Podemos pegarnos con la cabeza contra la pared por los maléficos caprichos del destino que han querido ponernos a prueba con semejante garrulo en La Moncloa, pero lo cierto es que los hados han puesto nuestras vidas en sus manos. De momento somos líderes mundiales en contagiados por millón de habitantes, fallecidos por millón de habitantes, sanitarios contagiados, economía más destrozada y mayor fiasco a la hora de conseguir medios de protección para los sanitarios, las fuerzas de seguridad y los ciudadanos.

Pero es así: de Sánchez depende nuestra salida de este túnel. Él decide quien inicia la desescalada y quién permanece en la frialdad de la cumbre coronavírica. Para ello ha dispuesto un comité secreto, dicen que de expertos, pero vaya usted a saber, donde juegan a los dados con el destino de las autonomías, las provincias y las zonas de salud.
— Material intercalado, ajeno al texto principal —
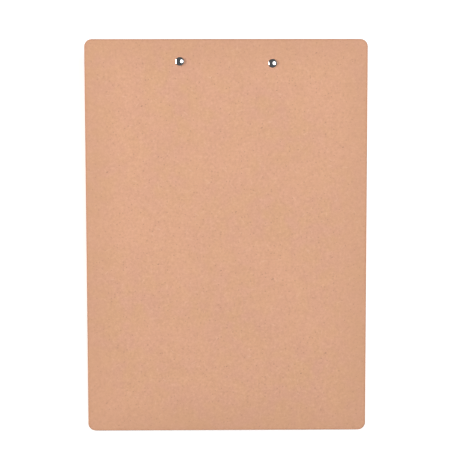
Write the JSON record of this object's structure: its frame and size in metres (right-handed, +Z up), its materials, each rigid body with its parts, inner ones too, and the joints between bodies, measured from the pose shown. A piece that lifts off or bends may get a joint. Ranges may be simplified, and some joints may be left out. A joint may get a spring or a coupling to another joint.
{
  "type": "clipboard",
  "caption": "Hardboard clipboard with rounded corners and a sprung steel lever clip riveted near its top edge; squeezing the thumb lever opens the jaw.",
  "frame": {"origin": "middle of the board's bottom edge", "axes": "+Z up, out of the plain back with the rivet heads; -Y from the bottom edge towards the clip end; +X to the right seen from the clip end. The clipboard lies on its front, on its bottom edge and the rolled thumb edge of the clip, so the board slopes up 4.17 degrees towards -Y"},
  "size_m": [0.225, 0.3156, 0.0265],
  "materials": {
    "hardboard": "bare pressed wood fibre, matt and slightly mottled",
    "clip_steel": "bright nickel-plated pressed steel",
    "bright_nickel": "polished nickel plate",
    "spring_wire": "drawn spring wire, lightly oiled",
    "grip_rubber": "moulded black rubber, matt"
  },
  "bodies": {
    "board_assembly": {"board": "hardboard", "clip_base_plate": "clip_steel", "hinge_pin": "bright_nickel", "rivet_left": "bright_nickel", "rivet_right": "bright_nickel", "torsion_spring_left": "spring_wire", "torsion_spring_right": "spring_wire"},
    "lever_assembly": {"clip_lever": "clip_steel", "jaw_grip_left": "grip_rubber", "jaw_grip_right": "grip_rubber"}
  },
  "joints": [
    {"name": "lever_hinge", "type": "hinge", "parent": "board_assembly", "child": "lever_assembly", "pos_m": [0.00008, -0.29295, 0.01134], "axis": [-0.9998, 0.0209, -0.0015], "range_deg": [0, 40], "stiffness_Nm_per_rad": 0.7, "springref_deg": -40.11, "deforming": ["torsion_spring_left", "torsion_spring_right"]}
  ]
}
Y ha colocado a media España en velocidad rápida y al resto parados en la Fase 0, donde más se sufre.

A los castellanos y leoneses nos ha tocado ración doble. El Gobierno no quiere saber nada de esta tierra, y la Junta que preside Alfonso Fernández Mañueco peca de timorata, pide poco y no consigue casi nada. Y lo que es peor, no es capaz de poner en marcha su propio plan para la desescalada, con medidas valientes y ambiciosas que permitan a la Comunidad recuperar el terreno perdido al no entrar en Fase 1.